Yesterday I had a long conversation with a great person who is quickly becoming a close friend of mine about “being the bigger person.” (And before I jump into this whole thing, let me first say, I hate that phrase SOOOOO much!) It feels like every time I’ve ever been at odds with anyone, someone is there to tell me to be the bigger person. It’s exhausting to be honest with you, it makes me feel like if I put my issues aside and get over it, then the other person ends up getting their way and I end up bending to be a person I don’t want to be, just to squash the differences between us.
If you have to set your life standards and personal beliefs aside, then is it still called being the bigger person? Or would it be harder to keep your beliefs and stand up for what you believe in, therefore making you a bigger person in a different way. Maybe walking away from certain people in our lives does make us bigger, it makes us bigger because we know that the infectious person doesn’t add anything to our life, so it’s a necessary move.
It’s fair to say that friends and family play different roles throughout our lives, it’s either a season, a reason, or a lifetime. I think it’s a skill to know the difference and to be able to cut your ties at a necessary point in a relationship.
I don’t see it as winning or losing as much as I see it as sacrifice. In order to be the bigger person in any situation, you have to be able to compromise with the other person and agree to move on and forgive and forget.
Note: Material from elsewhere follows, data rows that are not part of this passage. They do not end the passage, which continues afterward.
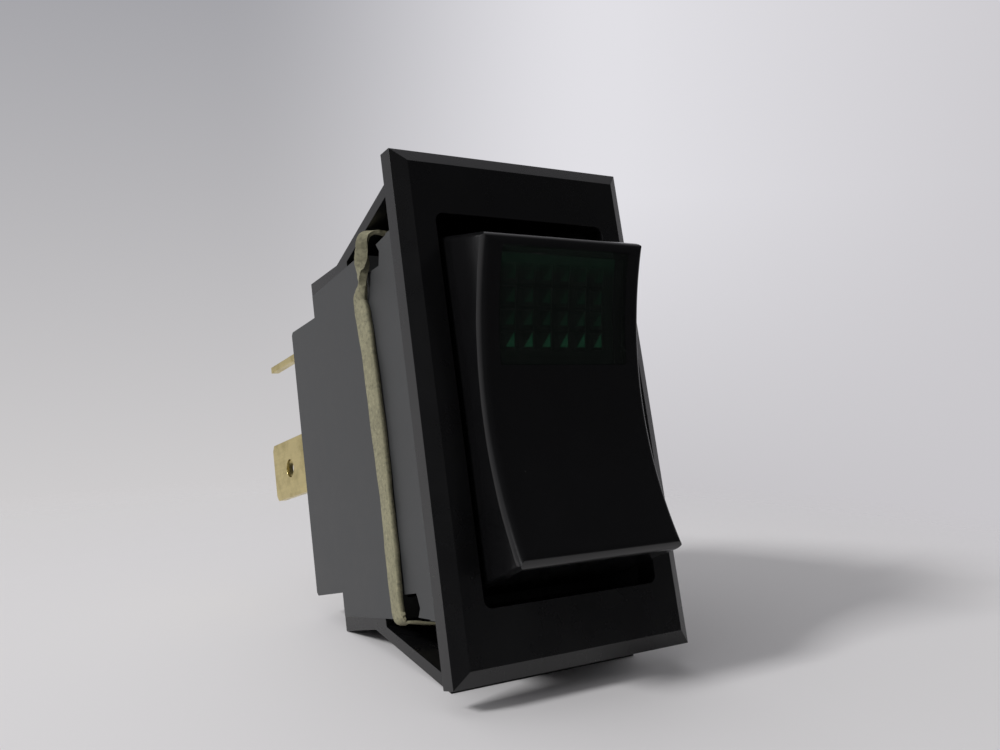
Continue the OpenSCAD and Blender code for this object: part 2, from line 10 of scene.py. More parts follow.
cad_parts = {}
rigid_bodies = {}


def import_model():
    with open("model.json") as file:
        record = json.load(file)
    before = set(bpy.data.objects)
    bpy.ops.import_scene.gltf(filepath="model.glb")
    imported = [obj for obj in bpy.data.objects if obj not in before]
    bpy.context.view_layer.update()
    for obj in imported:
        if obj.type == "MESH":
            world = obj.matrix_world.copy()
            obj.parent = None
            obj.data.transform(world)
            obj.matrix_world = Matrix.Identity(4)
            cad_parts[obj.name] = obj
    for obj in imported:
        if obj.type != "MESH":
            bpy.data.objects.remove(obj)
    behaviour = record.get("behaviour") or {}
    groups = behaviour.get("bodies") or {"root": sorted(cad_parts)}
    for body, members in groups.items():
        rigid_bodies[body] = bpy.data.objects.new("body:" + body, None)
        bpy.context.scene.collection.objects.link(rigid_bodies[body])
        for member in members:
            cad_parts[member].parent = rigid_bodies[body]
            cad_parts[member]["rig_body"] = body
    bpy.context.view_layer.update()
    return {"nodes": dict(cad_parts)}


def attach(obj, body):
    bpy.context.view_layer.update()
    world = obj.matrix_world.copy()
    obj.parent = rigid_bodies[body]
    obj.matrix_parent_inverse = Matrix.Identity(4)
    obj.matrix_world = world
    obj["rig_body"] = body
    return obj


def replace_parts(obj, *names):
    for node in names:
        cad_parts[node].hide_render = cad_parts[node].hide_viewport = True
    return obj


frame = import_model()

bl_info = {
    "name": "Panel rocker switch",
    "version": (1, 0, 0),
    "blender": (4, 5, 0),
    "location": "3D View > Sidebar > Switch",
    "description": "Dresses a lighted snap-in rocker switch and sets it on a pale table",
    "category": "Object",
}

MM = 0.001

# The rocker's own frame: its pivot, and the lean it stands at
PIVOT = Vector((0, 4.15, 0)) * MM
LEAN = math.radians(2.2)
ROCKER_SPACE = Matrix.Translation(PIVOT) @ Matrix.Rotation(LEAN, 4, "X")

# The rocker's hollow face in millimetres: its radius, how far its middle stands in front of the
# rocker's pivot, and how far its axis does
FACE_RADIUS = 35.3
FACE_REACH = 9.63
FACE_AXIS = FACE_REACH + FACE_RADIUS

# The lens in millimetres of the rocker's frame: half its width, its foot and top, the depths
# behind the face that its clear front and its back lie between, and the middle of its lowest
# row of prisms
LENS_HALF_WIDTH = 6.8
LENS_FOOT = 3.0
LENS_TOP = 12.65
FRONT_LAYER = (0.01, 0.55)
BACK_LAYER = (1.75, 2.1)
FIRST_ROW = 5.35

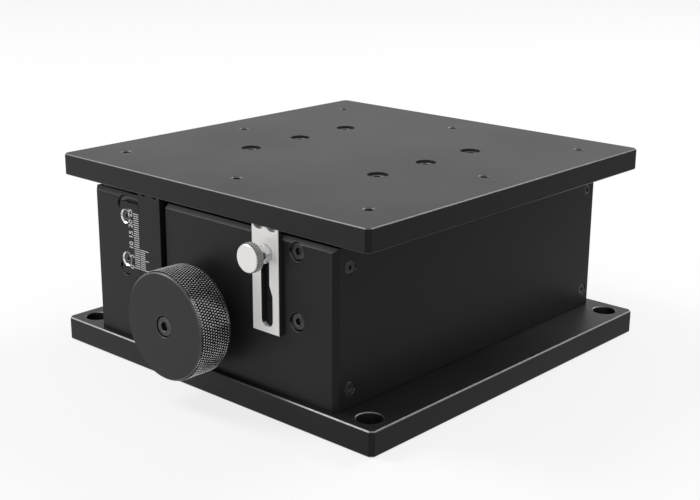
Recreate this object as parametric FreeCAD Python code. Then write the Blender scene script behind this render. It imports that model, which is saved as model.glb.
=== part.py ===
"""Z-axis stage: a wedge on crossed rollers lifts a square table by 25 mm."""
import FreeCAD, Part
import math
import os
from FreeCAD import Matrix, Placement, Rotation, Vector

os.makedirs("parts", exist_ok=True)

# All lengths are in millimetres, and Z = 0 is the underside of the base.
# The front, with the knob and the scale, faces -Y. The stage is at its lowest position.

# Outer sizes
base_width = 194.0
base_depth = 194.0
base_thickness = 11.0
table_width = 188.0
table_depth = 193.6
table_thickness = 10.0
table_top = 91.5
body_width = 150.0
body_front = 94.0
body_depth = 184.0
table_gap = 2.5
corner_chamfer = 1.8
edge_chamfer = 0.5

# Travel, and the wedge's rise for its run
travel = 25.0
wedge_rise_ratio = 0.5

# How far a cutting shape runs past a face, a blind hole past its screw, and the tests' tolerance
overcut = 1.0
hole_over = 1.0
touch = 0.01

# End plates, walls and covers
front_plate_thickness = 15.0
rear_plate_thickness = 12.0
cover_thickness = 3.0
front_rim = 2.0
wall_thickness = 12.0
wall_drop = 1.0
seam = 0.05
cover_chamfer = 0.3

# Crossed-roller guides: rail section, gap between a pair of rails, roller and cage
rail_width = 6.3
rail_height = 8.0
guide_gap = 1.4
roller_diameter = 3.0
roller_clearance = 0.03
roller_length = 2.8
roller_pitch = 5.0
cage_thickness = 0.7
cage_height = 6.6
cage_end = 2.5
cage_window_gap = 0.1

# Guide lengths and places
base_web_half = 4.0
base_guide_height = 16.0
base_rail_length = 144.0
wedge_rail_length = 78.0
base_cage_rollers = 11
incline_rail_length = 84.0
incline_cage_rollers = 11
side_rail_pitch = 56.0
lift_rail_length = 48.0
lift_rail_bottom = 16.0
wall_rail_length = 62.0
wall_rail_bottom = 14.0
side_cage_rollers = 7
rail_pocket_gap = 0.05
web_drop = 0.6

# Wedge
wedge_length = 80.0
wedge_front_rest = -15.0
wedge_centre_height = 50.0
wedge_side_wall = 1.0
wedge_crown = 73.0
wedge_relief = 0.6

# Lift block under the table
cheek_thickness = 13.0
cheek_length = 90.0
cheek_bottom = 14.0
roof_length = 124.0
roof_thickness = 7.3
wall_gap = 2.0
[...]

In order for me personally to do that, I have to actually forgive you and then taking it a step further, I have to be able to see a new type of relationship in our future in order to see the benefit in making amends.
I guess what I’m saying is, don’t expect me to be the bigger or smaller person, expect me to be the person that has weighed out the relationship time and time again and has decided to either get you back in my life, or gracefully let you move on. Maybe this is my own way of being a bigger person in an uncomfortable situation… Friends and family alike. Roles in ones life aren’t handed to you, they are earned.